Single by Kele featuring Lucy Taylor

from the album The Hunter
- Released: 23 September 2011
- Recorded: 2011
- Genre: Dubstep, electro house
- Length: 3:38
- Label: Wichita, Liberator
- Songwriter(s): Kele Okereke
- Producer(s): XXXChange

Kele singles chronology
| "Ready 2 Go" (2011) | "What Did I Do?" (2011) | "Turn It Around" (2013) |

Lucy Taylor singles chronology
|  | "What Did I Do?" (2011) |  |

Music video
- "What Did I Do?" on YouTube

= What Did I Do? =

"What Did I Do?" is a song by Kele Okereke, released as the first single from his EP The Hunter. The song's music video was released on 13 September 2011, with the song being released as a digital single in Japan 10 days later.
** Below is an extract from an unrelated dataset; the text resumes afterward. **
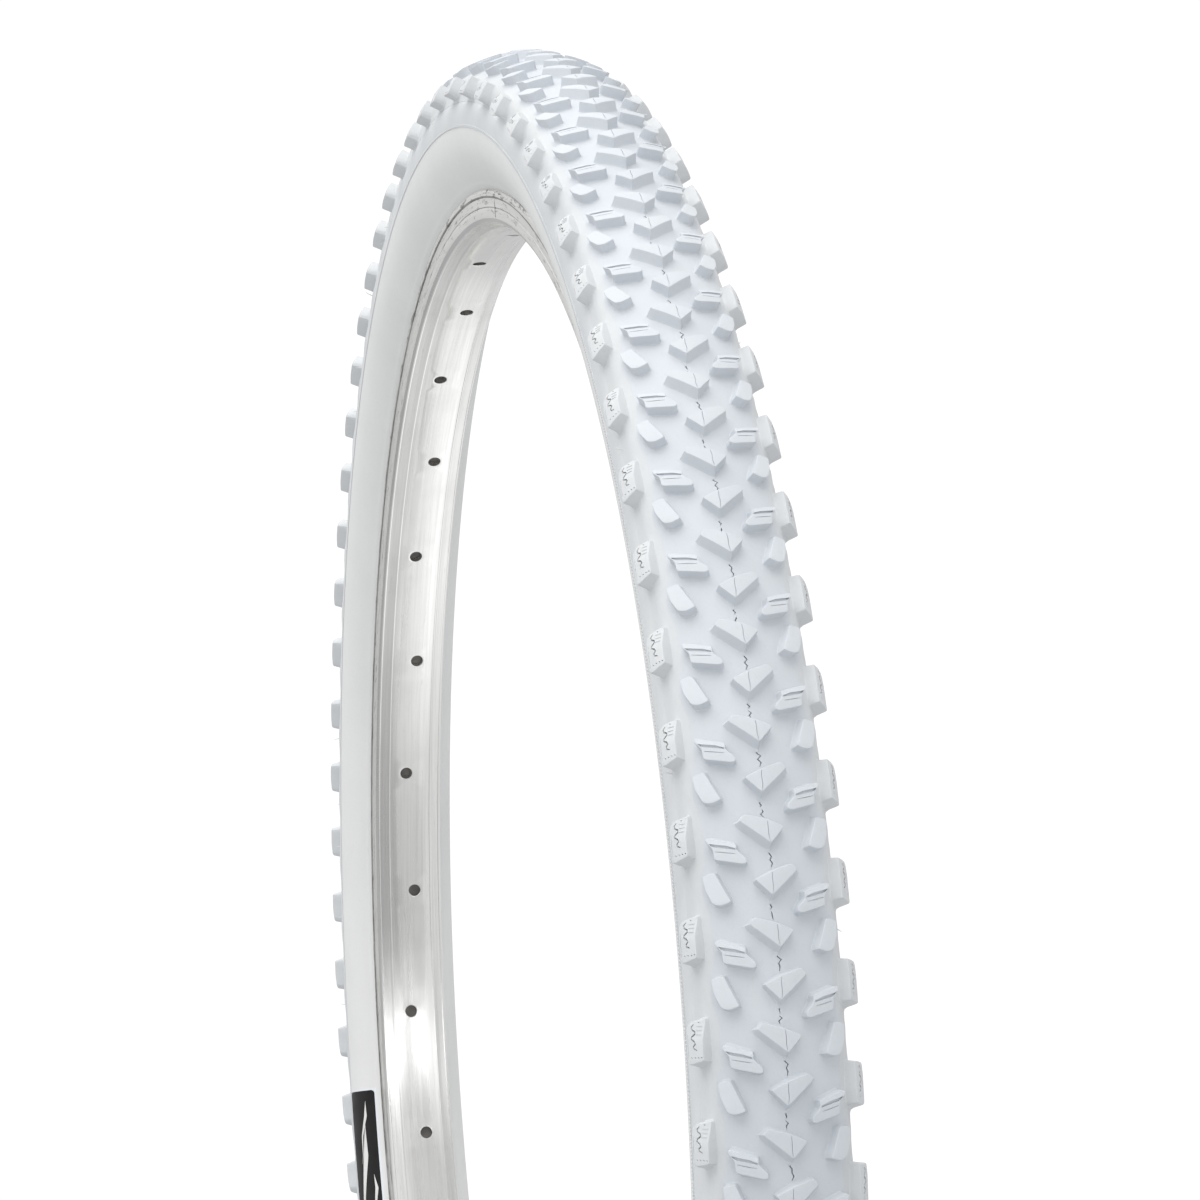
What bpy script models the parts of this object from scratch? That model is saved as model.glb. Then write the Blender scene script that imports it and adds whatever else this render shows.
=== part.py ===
"""Mountain bike tyre, inflated on a single-wall aluminium rim, with its inner tube and valve.

The wheel's centre is the origin, +Y is the axle line and +Z is up.
Sizes below are in millimetres unless a name ends in _DEG.
An angle round the wheel is measured from the top (+Z) towards +X.
"""
import math

import bmesh
import bpy
from mathutils import Vector
from mathutils.geometry import delaunay_2d_cdt

MM = 0.001

# Tread
PITCHES = 74
TREAD_RADIUS = 331.0
KNOB_HEIGHT = 3.2
SHOULDER_EXTRA_DEPTH = 1.0
SHOULDER_START_ARC = 24.0
SHOULDER_FULL_ARC = 30.0
TREAD_THICKNESS = 1.9
BAND_HALF_ARC = 32.0
INNER_FLAT_ARC = 14.0
CROWN_HALF_WIDTH = 25.6
CROWN_DEPTH = 27.0
CROWN_EXPONENT = 2.65
RING_PHASE = 0.48

# Rim
RIM_SEGMENTS = 72
RIM_HALF_WIDTH = 13.0
FLANGE_RADIUS = 285.5
BEAD_SEAT_RADIUS = 279.5
BED_RADIUS = 271.9
WELL_RADIUS = 274.1
SPOKE_HOLES = 36
SPOKE_HOLE_RADIUS = 2.25
SPOKE_STAGGER = 1.5
VALVE_HOLE_RADIUS = 4.35

# Inner tube and valve
TUBE_SEGMENTS = 37
HIDDEN_SEGMENTS = 37
TUBE_WALL = 0.9
STEM_RADIUS = 3.95
STEM_BORE_RADIUS = 2.6
STEM_TOP = 284.2
STEM_TIP = 243.0

PITCH_DEG = 360.0 / PITCHES
PITCH_LENGTH = 2.0 * math.pi * TREAD_RADIUS / PITCHES

# Knob outlines on the left half: (arc from the centre line, fraction of a pitch).
# The small leaf-shaped knobs are left out: only a point of the tread's base stands at each.
CENTRE_KNOB = [(-6.2, 0.645), (4.9, 0.795), (0.4, 0.955), (-7.5, 0.715)]
SLOTTED_KNOB = [(-17.2, 0.835), (-8.2, 0.925), (-6.8, 1.130), (-15.3, 1.065)]
LEAF_SPOT = (-14.2, 0.500)
SHOULDER_KNOB = [(-30.0, 0.660), (-22.7, 0.580), (-22.7, 0.985), (-29.5, 1.010)]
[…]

The song features vocals from singer Lucy Taylor. The single was produced by constant collaborator XXXChange and mixed by Sub Focus.

The single's cover is the same as the cover for The Hunter EP.

On 16 November 2011, Liberator Music released a remix of the single by All The Lights to the Australian iTunes Store.

On Boxing Day 2011, a remix by Sander van Doorn was released to Beatport, released on Doorn Records. The single is billed to Kele vs. Sander van Doorn featuring Lucy Taylor. A music video (simply a re-edited version of the original video) was released.

==Music video==
The song's music video was released on 13 September 2011 to Kele's official YouTube channel. As of 23 November 2011, the video has 295939 views.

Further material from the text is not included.